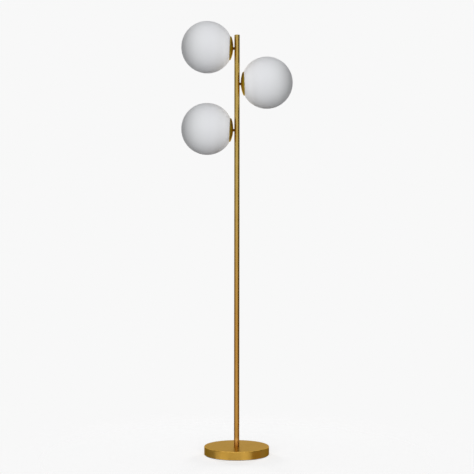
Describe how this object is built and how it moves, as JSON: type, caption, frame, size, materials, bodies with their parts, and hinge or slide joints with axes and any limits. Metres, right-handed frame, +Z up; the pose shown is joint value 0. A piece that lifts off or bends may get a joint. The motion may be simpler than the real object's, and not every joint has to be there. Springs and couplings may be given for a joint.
{
  "type": "tree floor lamp",
  "caption": "Tree floor lamp: round opal glass globes on short stubs to either side of a slim brass-finished pole, on a round weighted base.",
  "frame": {"origin": "on the floor, on the pole's axis, at the centre of the base's underside", "axes": "+Z up along the pole; the front faces -Y, with the cord outlet at the rear on +Y; the single middle globe points to +X"},
  "size_m": [0.4308, 0.251, 1.675],
  "materials": {
    "antique_brass": "satin plated, darker than polished brass",
    "dark_brass": "satin plated, a little greener than the pole",
    "opal_glass": "opal, satin etched outside",
    "grey_iron": "as cast",
    "zinc_plated_steel": "zinc plated",
    "die_cast_aluminium": "turned",
    "porcelain": "glazed",
    "contact_brass": "bright",
    "bulb_shell": "bright",
    "frosted_glass": "frosted",
    "silicone": "matt",
    "white_plastic": "matt",
    "black_plastic": "matt",
    "lead_jacket": "smooth",
    "pad_rubber": "grey, matt, die-cut"
  },
  "bodies": {
    "stand": {"foot_pad": "pad_rubber", "bottom_plate": "zinc_plated_steel", "plate_screws": "zinc_plated_steel", "base_weight": "grey_iron", "base_cover": "antique_brass", "cord_grommet": "black_plastic", "terminal_block": "white_plastic", "base_stud": "zinc_plated_steel", "base_washer": "zinc_plated_steel", "base_nut": "zinc_plated_steel", "lower_pole": "antique_brass", "middle_pole": "antique_brass", "upper_pole": "antique_brass", "pole_foot_bush": "zinc_plated_steel", "lower_coupler": "zinc_plated_steel", "upper_coupler": "zinc_plated_steel", "pole_finial": "antique_brass", "supply_lead": "lead_jacket", "splice_cap": "white_plastic", "socket_washers": "zinc_plated_steel", "socket_nuts": "zinc_plated_steel", "centre_contacts": "contact_brass", "upper_arm_block": "zinc_plated_steel", "upper_arm_stub": "dark_brass", "upper_cap": "dark_brass", "upper_fitter": "die_cast_aluminium", "upper_socket": "porcelain", "upper_screw_shell": "contact_brass", "upper_lead": "lead_jacket", "middle_arm_block": "zinc_plated_steel", "middle_arm_stub": "dark_brass", "middle_cap": "dark_brass", "middle_fitter": "die_cast_aluminium", "middle_socket": "porcelain", "middle_screw_shell": "contact_brass", "middle_lead": "lead_jacket", "lower_arm_block": "zinc_plated_steel", "lower_arm_stub": "dark_brass", "lower_cap": "dark_brass", "lower_fitter": "die_cast_aluminium", "lower_socket": "porcelain", "lower_screw_shell": "contact_brass", "lower_lead": "lead_jacket"},
    "upper_gasket": {"upper_gasket": "silicone"},
    "upper_globe": {"upper_globe": "opal_glass", "upper_collar": "white_plastic"},
    "upper_bulb": {"upper_bulb_base": "bulb_shell", "upper_bulb": "frosted_glass"},
    "middle_gasket": {"middle_gasket": "silicone"},
    "middle_globe": {"middle_globe": "opal_glass", "middle_collar": "white_plastic"},
    "middle_bulb": {"middle_bulb_base": "bulb_shell", "middle_bulb": "frosted_glass"},
    "lower_gasket": {"lower_gasket": "silicone"},
    "lower_globe": {"lower_globe": "opal_glass", "lower_collar": "white_plastic"},
    "lower_bulb": {"lower_bulb_base": "bulb_shell", "lower_bulb": "frosted_glass"}
  },
  "joints": [
    {"name": "upper_globe_travel", "type": "slide", "parent": "stand", "child": "upper_gasket", "axis": [-0.999, 0, 0.0436], "range_m": [0, 0.006]},
    {"name": "upper_globe_turn", "type": "hinge", "parent": "upper_gasket", "child": "upper_globe", "pos_m": [-0.11539, 0, 1.57504], "axis": [-0.999, 0, 0.0436], "range_deg": [0, 540]},
    {"name": "upper_bulb_out", "type": "slide", "parent": "stand", "child": "upper_bulb", "axis": [-0.999, 0, 0.0436], "range_m": [0, 0.024]},
    {"name": "middle_globe_travel", "type": "slide", "parent": "stand", "child": "middle_gasket", "axis": [0.999, 0, 0.0436], "range_m": [0, 0.006]},
    {"name": "middle_globe_turn", "type": "hinge", "parent": "middle_gasket", "child": "middle_globe", "pos_m": [0.11539, 0, 1.43804], "axis": [0.999, 0, 0.0436], "range_deg": [0, 540]},
    {"name": "middle_bulb_out", "type": "slide", "parent": "stand", "child": "middle_bulb", "axis": [0.999, 0, 0.0436], "range_m": [0, 0.024]},
    {"name": "lower_globe_travel", "type": "slide", "parent": "stand", "child": "lower_gasket", "axis": [-0.999, 0, 0.0436], "range_m": [0, 0.006]},
    {"name": "lower_globe_turn", "type": "hinge", "parent": "lower_gasket", "child": "lower_globe", "pos_m": [-0.11539, 0, 1.25904], "axis": [-0.999, 0, 0.0436], "range_deg": [0, 540]},
    {"name": "lower_bulb_out", "type": "slide", "parent": "stand", "child": "lower_bulb", "axis": [-0.999, 0, 0.0436], "range_m": [0, 0.024]}
  ],
  "couplings": [
    {"joint": "upper_globe_travel", "follows": "upper_globe_turn", "m_per_rad": 0.0006366},
    {"joint": "middle_globe_travel", "follows": "middle_globe_turn", "m_per_rad": 0.0006366},
    {"joint": "lower_globe_travel", "follows": "lower_globe_turn", "m_per_rad": 0.0006366}
  ]
}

______

Return the material in full, exactly as shown.

= Solved exercise =
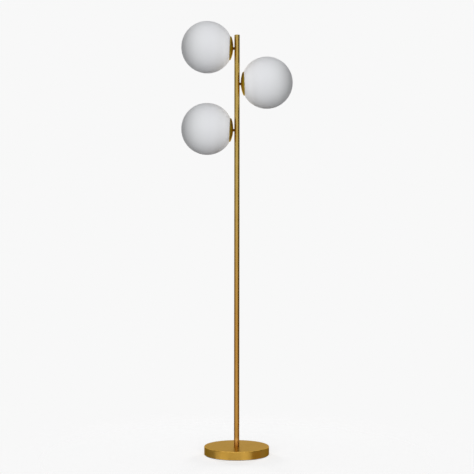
Describe how this object is built and how it moves, as JSON: type, caption, frame, size, materials, bodies with their parts, and hinge or slide joints with axes and any limits. Metres, right-handed frame, +Z up; the pose shown is joint value 0. A piece that lifts off or bends may get a joint. The motion may be simpler than the real object's, and not every joint has to be there. Springs and couplings may be given for a joint.
{
  "type": "tree floor lamp",
  "caption": "Tree floor lamp: round opal glass globes on short stubs to either side of a slim brass-finished pole, on a round weighted base.",
  "frame": {"origin": "on the floor, on the pole's axis, at the centre of the base's underside", "axes": "+Z up along the pole; the front faces -Y, with the cord outlet at the rear on +Y; the single middle globe points to +X"},
  "size_m": [0.4308, 0.251, 1.675],
  "materials": {
    "antique_brass": "satin plated, darker than polished brass",
    "dark_brass": "satin plated, a little greener than the pole",
    "opal_glass": "opal, satin etched outside",
    "grey_iron": "as cast",
    "zinc_plated_steel": "zinc plated",
    "die_cast_aluminium": "turned",
    "porcelain": "glazed",
    "contact_brass": "bright",
    "bulb_shell": "bright",
    "frosted_glass": "frosted",
    "silicone": "matt",
    "white_plastic": "matt",
    "black_plastic": "matt",
    "lead_jacket": "smooth",
    "pad_rubber": "grey, matt, die-cut"
  },
  "bodies": {
    "stand": {"foot_pad": "pad_rubber", "bottom_plate": "zinc_plated_steel", "plate_screws": "zinc_plated_steel", "base_weight": "grey_iron", "base_cover": "antique_brass", "cord_grommet": "black_plastic", "terminal_block": "white_plastic", "base_stud": "zinc_plated_steel", "base_washer": "zinc_plated_steel", "base_nut": "zinc_plated_steel", "lower_pole": "antique_brass", "middle_pole": "antique_brass", "upper_pole": "antique_brass", "pole_foot_bush": "zinc_plated_steel", "lower_coupler": "zinc_plated_steel", "upper_coupler": "zinc_plated_steel", "pole_finial": "antique_brass", "supply_lead": "lead_jacket", "splice_cap": "white_plastic", "socket_washers": "zinc_plated_steel", "socket_nuts": "zinc_plated_steel", "centre_contacts": "contact_brass", "upper_arm_block": "zinc_plated_steel", "upper_arm_stub": "dark_brass", "upper_cap": "dark_brass", "upper_fitter": "die_cast_aluminium", "upper_socket": "porcelain", "upper_screw_shell": "contact_brass", "upper_lead": "lead_jacket", "middle_arm_block": "zinc_plated_steel", "middle_arm_stub": "dark_brass", "middle_cap": "dark_brass", "middle_fitter": "die_cast_aluminium", "middle_socket": "porcelain", "middle_screw_shell": "contact_brass", "middle_lead": "lead_jacket", "lower_arm_block": "zinc_plated_steel", "lower_arm_stub": "dark_brass", "lower_cap": "dark_brass", "lower_fitter": "die_cast_aluminium", "lower_socket": "porcelain", "lower_screw_shell": "contact_brass", "lower_lead": "lead_jacket"},
    "upper_gasket": {"upper_gasket": "silicone"},
    "upper_globe": {"upper_globe": "opal_glass", "upper_collar": "white_plastic"},
    "upper_bulb": {"upper_bulb_base": "bulb_shell", "upper_bulb": "frosted_glass"},
    "middle_gasket": {"middle_gasket": "silicone"},
    "middle_globe": {"middle_globe": "opal_glass", "middle_collar": "white_plastic"},
    "middle_bulb": {"middle_bulb_base": "bulb_shell", "middle_bulb": "frosted_glass"},
    "lower_gasket": {"lower_gasket": "silicone"},
    "lower_globe": {"lower_globe": "opal_glass", "lower_collar": "white_plastic"},
    "lower_bulb": {"lower_bulb_base": "bulb_shell", "lower_bulb": "frosted_glass"}
  },
  "joints": [
    {"name": "upper_globe_travel", "type": "slide", "parent": "stand", "child": "upper_gasket", "axis": [-0.999, 0, 0.0436], "range_m": [0, 0.006]},
    {"name": "upper_globe_turn", "type": "hinge", "parent": "upper_gasket", "child": "upper_globe", "pos_m": [-0.11539, 0, 1.57504], "axis": [-0.999, 0, 0.0436], "range_deg": [0, 540]},
    {"name": "upper_bulb_out", "type": "slide", "parent": "stand", "child": "upper_bulb", "axis": [-0.999, 0, 0.0436], "range_m": [0, 0.024]},
    {"name": "middle_globe_travel", "type": "slide", "parent": "stand", "child": "middle_gasket", "axis": [0.999, 0, 0.0436], "range_m": [0, 0.006]},
    {"name": "middle_globe_turn", "type": "hinge", "parent": "middle_gasket", "child": "middle_globe", "pos_m": [0.11539, 0, 1.43804], "axis": [0.999, 0, 0.0436], "range_deg": [0, 540]},
    {"name": "middle_bulb_out", "type": "slide", "parent": "stand", "child": "middle_bulb", "axis": [0.999, 0, 0.0436], "range_m": [0, 0.024]},
    {"name": "lower_globe_travel", "type": "slide", "parent": "stand", "child": "lower_gasket", "axis": [-0.999, 0, 0.0436], "range_m": [0, 0.006]},
    {"name": "lower_globe_turn", "type": "hinge", "parent": "lower_gasket", "child": "lower_globe", "pos_m": [-0.11539, 0, 1.25904], "axis": [-0.999, 0, 0.0436], "range_deg": [0, 540]},
    {"name": "lower_bulb_out", "type": "slide", "parent": "stand", "child": "lower_bulb", "axis": [-0.999, 0, 0.0436], "range_m": [0, 0.024]}
  ],
  "couplings": [
    {"joint": "upper_globe_travel", "follows": "upper_globe_turn", "m_per_rad": 0.0006366},
    {"joint": "middle_globe_travel", "follows": "middle_globe_turn", "m_per_rad": 0.0006366},
    {"joint": "lower_globe_travel", "follows": "lower_globe_turn", "m_per_rad": 0.0006366}
  ]
}